Evaluating thermal comfort in residential buildings using double-skin facades with particle swarm optimization

Ensuring optimal thermal comfort while maintaining energy efficiency is a crucial challenge in residential building design. Double-Skin Facades (DSFs) have emerged as an innovative architectural solution, providing passive temperature regulation through controlled ventilation and insulation. However, optimizing DSF parameters, such as cavity depth, window type, and airflow mechanisms, requires advanced computational techniques. This study employs Particle Swarm Optimization (PSO) to enhance the effectiveness of DSFs in improving thermal comfort and reducing energy consumption. A simulation-based approach is used, integrating EnergyPlus for thermal performance analysis and GenOpt for optimization. The study focuses on optimizing Predicted Mean Vote (PMV) and Predicted Percentage of Dissatisfied (PPD)—two widely accepted thermal comfort indices based on ASHRAE 55 and ISO 7730 standards.
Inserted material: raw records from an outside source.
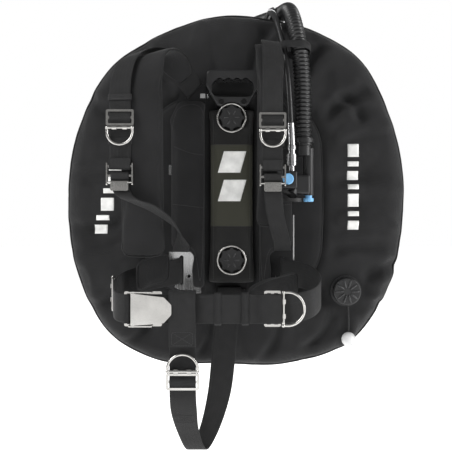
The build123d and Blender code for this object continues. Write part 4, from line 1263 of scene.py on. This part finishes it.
# ---------------------------------------------------------------- studio
def area_light(name, place, aim, size, power):
    """A rectangular light at a place, aimed at a point."""
    data = bpy.data.lights.new(name, "AREA")
    data.shape = "RECTANGLE"
    data.size, data.size_y = size
    data.energy = power
    obj = placed(name, data)
    obj.location = place
    obj.rotation_euler = (Vector(aim) - Vector(place)).to_track_quat("-Z", "Y").to_euler()


# All in metres. The world looks white to the camera and lights the object at AMBIENT.
AMBIENT = 0.3
FLOOR_GLOW, FLOOR_R, FLOOR_SIDES, FLOOR_DROP = 0.8, 14.0, 96, 0.012
CAMERA_PLACE, CAMERA_LENS = (-0.011, -1.5, -0.0727), 59.7
# each light: its name, place, aim, size and power
LIGHTS = (("key", (-1.5, -1.0, 1.1), (0, 0, 0), (0.8, 1.6), 30),
          ("side", (1.8, -0.7, 0.5), (0, 0, 0), (0.7, 1.6), 24),
          ("low", (0.2, -1.6, -0.9), (0, 0, -0.1), (1.2, 0.4), 4),
          ("rear", (0.3, 1.9, 1.3), (0, 0, 0), (1.4, 1.0), 24))


def build_studio():
    """White floor and world, four lights and the camera."""
    floor_z = cad_bounds[0].z - FLOOR_DROP
    mesh = bpy.data.meshes.new("floor")
    rim = np.linspace(0, 2 * math.pi, FLOOR_SIDES, endpoint=False)
    mesh.from_pydata([(math.cos(a) * FLOOR_R, math.sin(a) * FLOOR_R, floor_z) for a in rim],
                     [], [tuple(range(FLOOR_SIDES))])
    pale, tree, shader = new_material("floor_paint", (0.9, 0.9, 0.9), 0.8, specular=0.05)
    shader.inputs["Emission Color"].default_value = (1, 1, 1, 1)
    shader.inputs["Emission Strength"].default_value = FLOOR_GLOW
    source = tree.nodes.new("ShaderNodeTexCoord").outputs["Object"]
    vary_color(tree, shader, noise_at(tree, source, 3), (0.89,) * 3, (0.91,) * 3)
    mesh.materials.append(pale)
    placed("floor", mesh)
    world = bpy.data.worlds.new("studio")
    bpy.context.scene.world = world
    world.use_nodes = True
    tree = world.node_tree
    tree.nodes["Background"].inputs["Color"].default_value = (1, 1, 1, 1)
    seen = tree.nodes.new("ShaderNodeLightPath").outputs["Is Camera Ray"]
    strength = value_of(tree, "MULTIPLY_ADD", seen, 1.0 - AMBIENT)
    strength.node.inputs[2].default_value = AMBIENT
    tree.links.new(strength, tree.nodes["Background"].inputs["Strength"])
    for light in LIGHTS:
        area_light(*light)
    bpy.context.scene.view_settings.view_transform = "Standard"
    data = bpy.data.cameras.new("camera")
    data.lens = CAMERA_LENS
    data.sensor_width = 36
    camera = placed("camera", data)
    camera.location = CAMERA_PLACE
    camera.rotation_euler = (math.radians(90), 0, 0)
    bpy.context.scene.camera = camera


finish_cad_nodes()
build_studio()
build_cords()
wing = build_wing()
build_marks(wing)
build_center_panel()
build_pads()
build_shoulder_straps()
build_belt()
build_crotch()
build_bands()
build_ribbed_faces()
build_belt_layer()
build_plate_sleeve()
build_shoulder_keepers()
attach(joined("strap_stitching", stitches, THREAD), "webbing")
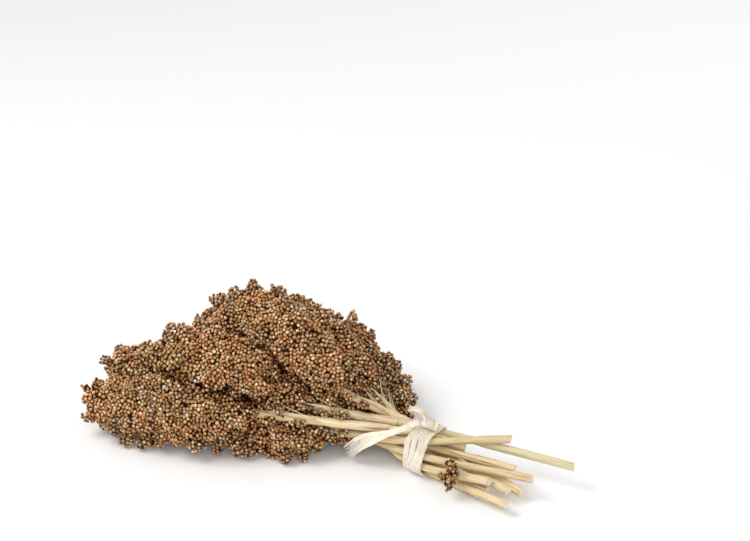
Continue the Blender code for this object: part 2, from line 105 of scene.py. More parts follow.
# Stalks: the place along the stalk where its lower leaf sheath ends, and the sheaths' pointed tongues
# (place of the root, length, angle off the stalk and lean to the back in degrees).
SHEATH_ENDS = (0.30, 0.62, 0.42, 0.20, 0.52)
BLADES = {
    "front_far": (1.50, 0.078, 8, -25),
    "left_top": (1.50, 0.062, 14, -35),
    "middle_top": (1.38, 0.046, 17, -30),
    "centre_top": (1.40, 0.048, 17, -20),
    "back_top": (1.84, 0.044, 26, 50),
}

# The twine: the band of turns around the waist, the knot on its upper back, and the loose tail.
STRANDS = 4
WRAP_WIDTH = 0.021
WRAP_THICK = 0.0026
WRAP_GAP = 0.0007
WRAP_SKEW = 0.001
WRAP_AHEAD = 0.010
WRAP_POINTS = 73
WRAP_LOWEST = 0.0017
WRAP_DRIFT = 0.0006
WRAP_UNEVEN = 0.00025
WRAP_SLICE = 0.004
STRAND_THICK = 0.0011
HEART_CORNERS = 10
FIBRE_RADII = (0.00030, 0.00044)
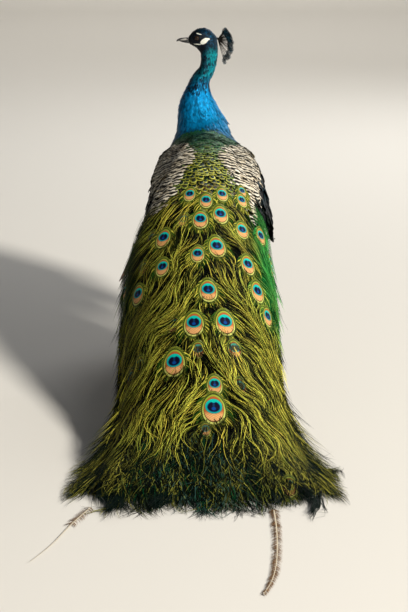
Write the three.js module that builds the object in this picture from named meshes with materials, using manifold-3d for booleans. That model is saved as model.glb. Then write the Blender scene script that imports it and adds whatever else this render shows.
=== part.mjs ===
// A standing Indian peafowl cock, life size, with its head turned to its left and its train trailing on the floor.
// Millimetres, +Z up. The bird stands facing +Y, +X is its right side, and the train runs back along -Y.
// Each form is a three.js sphere whose rings are set along a line of the body, so that it is closed from the start.
// Neighbours are cut from one another with a small gap, and the whole is centred over the floor at the end.
import * as THREE from "three";
import { mergeVertices } from "three/addons/utils/BufferGeometryUtils.js";
import Module from "manifold-3d";

const wasm = await Module();
wasm.setup();

// ---------------------------------------------------------------- driving dimensions
const GAP = 0.3; // left between pieces that meet
const TIDY = 0.06; // how far the surface of a piece may move to spare it needless edges
const STANCE = 58; // half the distance between the feet
const SHANK_RADIUS = 7;
const EYE_RADIUS = 6.2;
const EYE_AT = { forward: 17, out: 12.6, height: 681 }; // measured from the neck's line, the head facing -X
const HEAD_Y = 150; // how far the head stands ahead of the feet
const SADDLE_FRONT = 96; // where the scaly saddle of the back starts, ahead of the feet
const TRAIN_END = -1085; // where the matted train ends on the floor
const TRAIN_CUTS = [-292, -560, -810]; // where the train is parted into lengths
const FLOOR_LOBES = 13; // bunches of feather ends in the fan on the floor
const FAN_CUTS = [-90, 100]; // where the fan is parted
const CREST_FEATHERS = 11;
const TAIL_FEATHERS = 7;
const TAIL_DROP = 13; // how far the tail feathers hang below the train's hollow

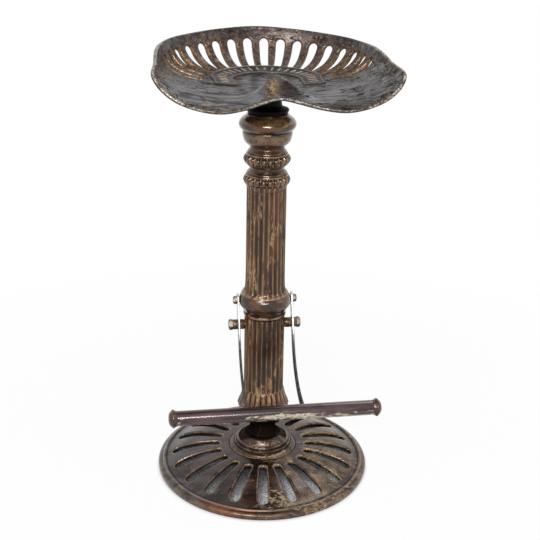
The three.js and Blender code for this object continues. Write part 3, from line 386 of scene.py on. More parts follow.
def seat_iron():
    """Iron polished by sitting: grey with dark wavy strokes round the bowl, mottled brown towards the rear
    rim and tan on the slots' walls and the worn front edge. Painted light on it: shade on the front ridge's
    right side and towards the bowl's right, light on the ridge's left side, a sheen beside it and a
    highlight on its tip."""
    f = Finish("polished iron of the seat", specular=0.1)
    rim, rib, wall, under, ridge, shaded_flank, lip, sheen, apron = (f.mark(name) for name in SEAT_MARKS)
    along = f.spot((0.3, 1, 1.4))
    patches = f.noise(0.035, 5, 0.62, 0.5)
    cloud = f.noise(0.02, 5, 0.62, 1.0, along)
    mottle = f.noise(0.012, 6, 0.7)
    grain = f.noise(0.003, 5, 0.7)
    broken = f.band(f.noise(0.02, 3, 0.6, 0.4, f.spot((0.6, 1, 1), shift=(5, 2, 1))), 0.44, 0.56)
    wavy = f.product(f.most(f.strokes(0.016, 0.035, along), f.strokes(0.026, 0.022, along)), broken)
    scored = f.strokes(0.014, 0.045, f.spot((0.2, 1, 1.4), shift=(1, 4, 2)), 0.7)
    stroke = f.most(wavy, f.product(scored, apron, 0.9))
    streak = f.strokes(0.02, 0.05, f.spot((0.3, 1, 1.4), shift=(2, 7, 4)), 1.4)
    fringe = f.noise(0.011, 5, 0.65, 0.6, f.spot((0.2, 1, 1.4), shift=(6, 1, 3)))

    f.colour = f.mix(f.band(cloud, 0.38, 0.62), (42, 37, 36), (78, 76, 80))
    # dark brown patches, their share rising towards the right: mottled tone, with painted shade on the
    # right side
    f.paint((36, 28, 26), f.band(patches, 0.46, 0.6), f.band(f.along(0), -0.1, 0.1, 0.3, 0.8))
    f.paint((118, 116, 120), streak, f.band(cloud, 0.36, 0.56), 0.4)
    # painted reflection and highlight: pale bluish grey beside the front ridge and on its tip at the front
    # edge
    f.paint((112, 114, 122), sheen, 0.7)
    f.paint((138, 120, 98), f.band(apron, 0.7, 0.95), f.band(fringe, 0.48, 0.6), 0.6)
    f.paint((10, 8, 8), stroke, 0.95)
    brown = f.mix(f.band(mottle, 0.42, 0.6), (40, 31, 29), (80, 68, 61))
    speckled = f.product(f.band(f.noise(0.005, 5, 0.75), 0.58, 0.66), 0.6)
    f.paint(f.mix(speckled, brown, (176, 162, 142)), f.most(rim, rib), f.band(patches, 0.28, 0.5, 0.6, 1.0))
    golden = f.mix(f.band(grain, 0.42, 0.6), (88, 64, 42), (156, 122, 80))
    f.paint(golden, wall, f.band(patches, 0.36, 0.6, 0.25, 0.8))
    # painted shade: dark red-brown on the front ridge's right side and along the right front edge
    f.paint((38, 24, 20), shaded_flank, 0.85)
    tan = f.mix(f.band(grain, 0.4, 0.6), (96, 76, 56), (164, 140, 104))
    # rubbed tan on the ridge's left side, which is also painted light on the side the light falls on
    f.paint(tan, ridge, f.band(mottle, 0.36, 0.6), 0.8)
    cream = f.mix(f.band(grain, 0.42, 0.6), (84, 74, 66), (190, 182, 166))
    f.paint(cream, lip, f.band(f.noise(0.02, 6, 0.7), 0.36, 0.52))
    f.paint(f.mix(f.band(patches, 0.4, 0.6), (26, 23, 21), (52, 44, 39)), under)

    matt = f.most(ridge, under)
    f.wax(f.most(stroke, f.band(cloud, 0.36, 0.6, 0.6, 0.0), f.product(matt, 0.8)), 0.45, 0.26)
    f.relief((cloud, 0.001), (f.maths("SUBTRACT", 1.0, stroke), 0.0005))
    return f.done(0.22, 0.36, cloud, matt, 0.25)


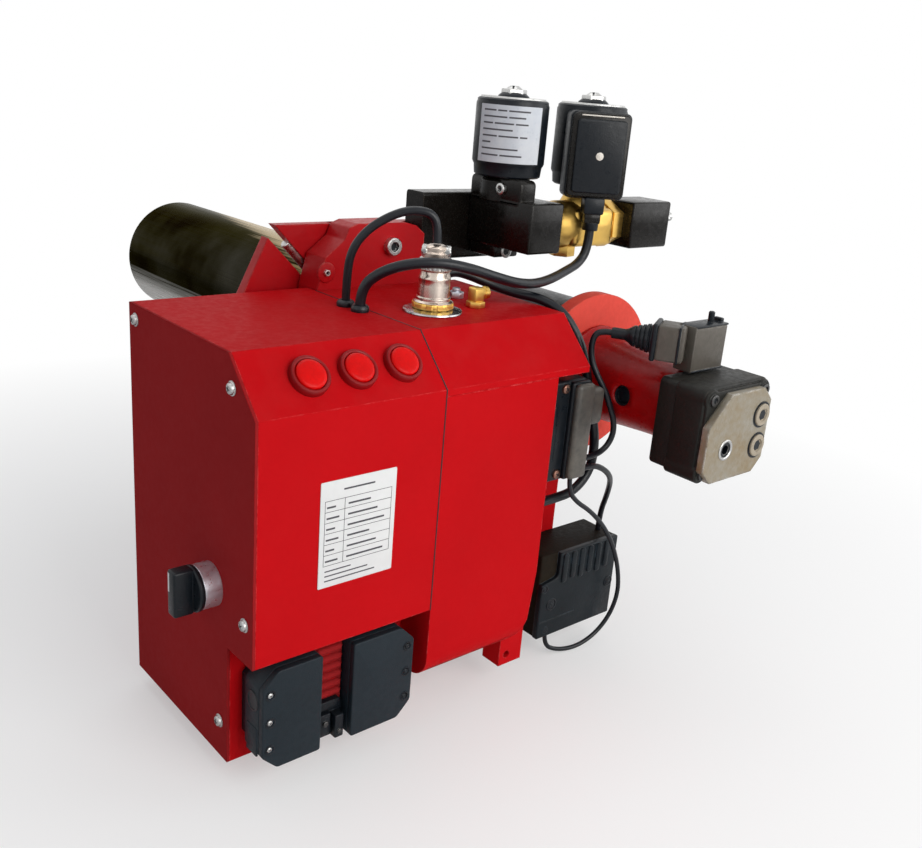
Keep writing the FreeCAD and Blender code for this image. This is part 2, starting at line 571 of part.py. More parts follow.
def head_cover():
    right = f"{HOUSING_RIGHT} + cover_overhang"
    floor = "housing_top + cover_floor"
    outer = [("front_face", "housing_top"), ("front_face", f"{CABINET_TOP} - chamfer_drop"),
             ("front_face + chamfer_run", CABINET_TOP), (HOUSING_BACK, CABINET_TOP),
             (HOUSING_BACK, "housing_top")]
    inner = [("front_face + cover_wall", floor),
             ("front_face + cover_wall", f"{CABINET_TOP} - chamfer_drop - cover_wall * 0.4"),
             ("front_face + chamfer_run + cover_wall * 0.4", f"{CABINET_TOP} - cover_wall"),
             (f"{HOUSING_BACK} - cover_wall", f"{CABINET_TOP} - cover_wall"),
             (f"{HOUSING_BACK} - cover_wall", floor)]
    body = pad(shell_body("head_cover_body"), "YZ", outer, CABINET_RIGHT, right)
    pocket(body, "YZ", inner, f"{CABINET_RIGHT} + cover_wall", f"{right} - cover_wall")
    opening = box((f"{CABINET_RIGHT} + housing_wall", f"{HOUSING_RIGHT} - housing_wall"),
                  ("front_face + housing_wall", f"{HOUSING_BACK} - housing_wall"),
                  ("housing_top - 1", f"{floor} + 1"))
    outlet = rod(("0", f"{HOUSING_BACK} - 2 * cover_wall", "housing_top"), "Y", "collar_bore",
                 "4 * cover_wall")
    node(cut(body, opening, outlet), "head_cover")


def collar():
    points = [("collar_left", "collar_foot"), ("collar_right", "collar_foot"),
              ("collar_right", "collar_port_top"),
              ("collar_peak_right + collar_peak_run", "collar_top - collar_peak_drop"),
              ("collar_peak_right", "collar_top"), ("collar_peak_left", "collar_top"),
              ("collar_peak_left - collar_peak_lead", "collar_top - collar_peak_drop"),
              ("collar_step_side", "collar_step_top"),
              ("collar_shoulder_side", "collar_shoulder_top"), ("collar_left", CABINET_TOP)]
    casting = pad(shell_body("collar_casting"), "XZ", points, HOUSING_BACK, COLLAR_BACK)
    rounded(casting, "collar_round * 0.5", lambda edge: along("Y")(edge)
            and edge.BoundBox.ZMin > size("collar_step_top") - 0.01
            and edge.BoundBox.XMin < size("collar_peak_right") + 13)
    ring = rod(("0", f"{COLLAR_BACK} - collar_ring_thick", "0"), "Y",
               "tube_radius + collar_ring_wall", "collar_ring_thick")
    bore = rod(("0", HOUSING_BACK, "housing_top"), "Y", "collar_bore", "collar_thick")
    seat = rod(("0", f"{COLLAR_BACK} - tube_seat", "0"), "Y", "tube_radius + seat_gap", "tube_seat")
    across = rod(("0", GAS_LINE, "gas_port_level"), "X", "gas_port", "collar_right")
    down = rod(("0", GAS_LINE, "0"), "Z", "gas_port", "gas_port_level")
    stub_seat = rod(("0", GAS_LINE, "0"), "Z", "gas_stub + seat_gap", "collar_bore + stub_seat")
    node(cut(fuse(casting, ring), bore, seat, across, down, stub_seat), "rear_collar")


def slit_corner(reach, side):
    """A corner of the clamping slit, which runs at 45 degrees to the flange's corner."""
    return (f"(-({reach}) + {side} * slit_width * 0.5) / sqrt(2)",
            f"(({reach}) + {side} * slit_width * 0.5) / sqrt(2)")


def flange():
    points = [("flange_top_half", "flange_half_height"), ("-flange_top_half", "flange_half_height"),
              ("-flange_side_half", "0"), ("-flange_top_half", "-flange_half_height"),
              ("flange_top_half", "-flange_half_height"), ("flange_side_half", "0")]
    plate = pad(shell_body("flange_plate"), "XZ", points, "-flange_thick", "0")
    pocket(plate, "XZ", [("0", "0", "tube_radius + fit_gap")], "-flange_thick", "0")
    slit = [slit_corner(reach, side) for reach, side in
            (("tube_radius - slit_lap", -1), ("tube_radius - slit_lap", 1),
             ("flange_side_half + slit_over", 1), ("flange_side_half + slit_over", -1))]
    pocket(plate, "XZ", slit, "-flange_thick", "0")
    spots = [(f"{x} * bolt_span_x * 0.5", f"{z} * bolt_span_z * 0.5", "bolt_hole")
             for x in (-1, 1) for z in (-1, 1)]
    pocket(plate, "XZ", spots, "-flange_thick", "0")
    along_bolt = FreeCAD.Vector(1, 0, 1)

    def bolt_spot(distance):
        return (f"(({distance}) - clamp_offset) / sqrt(2)", "-flange_thick * 0.5",
                f"(({distance}) + clamp_offset) / sqrt(2)")

    hole = rod(bolt_spot("-clamp_length * 0.5 - seat_gap"), along_bolt, "clamp_radius + seat_gap",
               "clamp_length + seat_gap")
    access = rod(bolt_spot("clamp_length * 0.5"), along_bolt, "clamp_head + seat_gap", "clamp_length * 2")
    node(cut(plate, hole, access), "boiler_flange")
    shank = rod(bolt_spot("-clamp_length * 0.5"), along_bolt, "clamp_radius", "clamp_length")
    head = rod(bolt_spot("clamp_length * 0.5"), along_bolt, "clamp_head", "clamp_radius * 2")
    fasteners.append(fuse(shank, head))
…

Through PSO-driven adjustments, DSF configurations are refined to maintain indoor environmental stability while minimizing cooling and heating loads. The results demonstrate that optimized DSFs significantly enhance occupant comfort and lead to substantial energy savings, particularly in extreme climate conditions. The study also presents a comparative analysis of pre- and post-optimization energy consumption, showing reductions in both heating and cooling demands. PSO convergence graphs and energy savings visualizations highlight the effectiveness of the optimization framework. These findings contribute to sustainable building design by providing a computational methodology that enables architects and engineers to develop high-performance residential buildings. Future research could integrate machine learning techniques to further refine real-time adaptive control mechanisms for DSF configurations.